Cucumbers are at their best served raw, sliced or grated into salads, dressed with yogurt or sour cream, or simply eaten whole. Wash and trim the cukes, then cut into spears, slice, or grate just before final preparation.
There’s no need to peel homegrown cukes (taste and nutritional value suffer) unless the recipe requires peeling. On a hot summer day, there's nothing like a cold cucumber salad, whether it's German with sour cream, chopped chives, and a sprinkling of paprika or Oriental; with raisins, black olives, and chopped water chestnuts.
You can even cook cucumbers in a variety of ways if you're feeling adventurous in the kitchen! Try adding diced cukes to soup, or sauté slices in butter and serve with fresh dill or mint.
Although the cucumber (Cucumis sativus) is thought to have originated in northwest India where it has been cultivated for more than 3,000 years, the wild ancestors of the fruit have been a part of the human diet since almost the origin of man. Excavations near Thailand revealed cucumbers were eaten as early as 9750 BC. Pickling was certainly invented early as well.
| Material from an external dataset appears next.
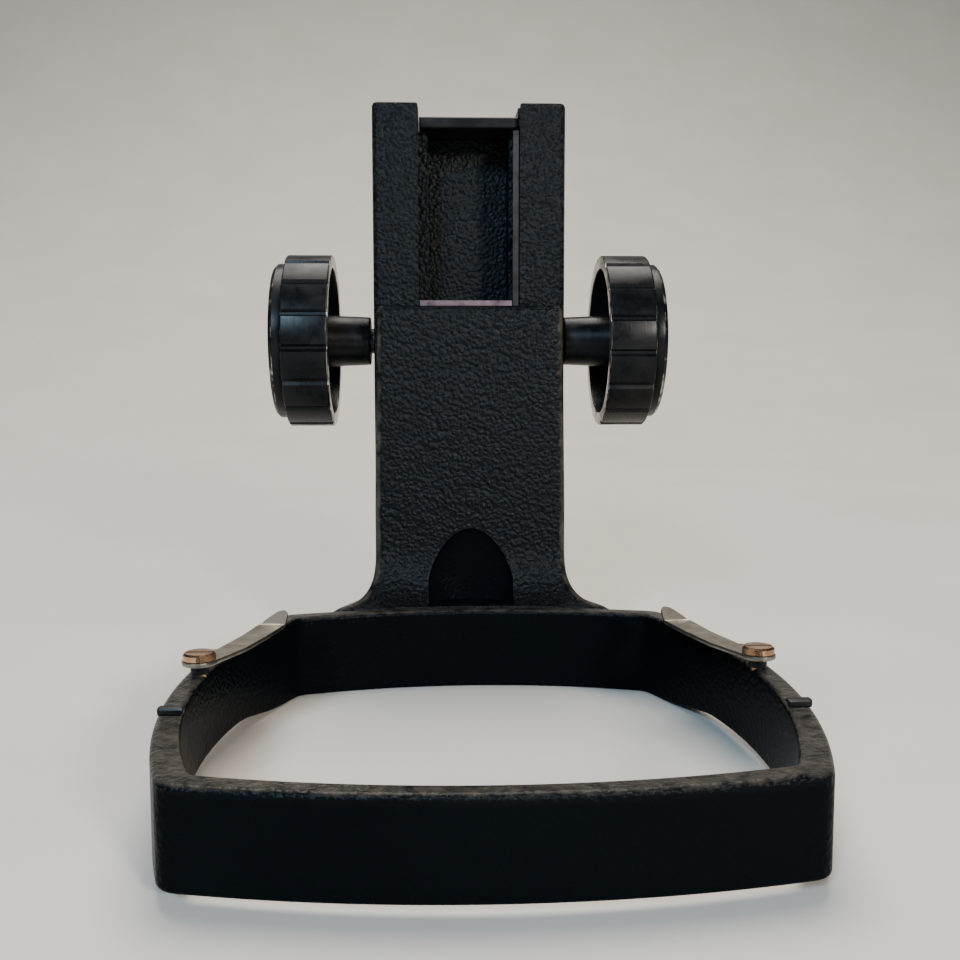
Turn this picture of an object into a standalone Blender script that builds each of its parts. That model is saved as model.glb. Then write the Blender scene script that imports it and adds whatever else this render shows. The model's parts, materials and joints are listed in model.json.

By the time of the Pharaohs, Egyptians ate brined cukes at nearly every meal. In the Bible, the Israelites in the wilderness complained to Moses that they missed the cucumbers they had enjoyed in Egypt.
Cucumbers reached Europe early in its history as well. They were much prized by the ancient Greeks and Romans. According to Pliny, Emperor Tiberius demanded fresh cucumbers daily on his dining table. Documents record Columbus brought the fruits to the New World and that cucumbers were popular with our early settlers. By the 18th century, cucumbers were commonly grown all over the globe.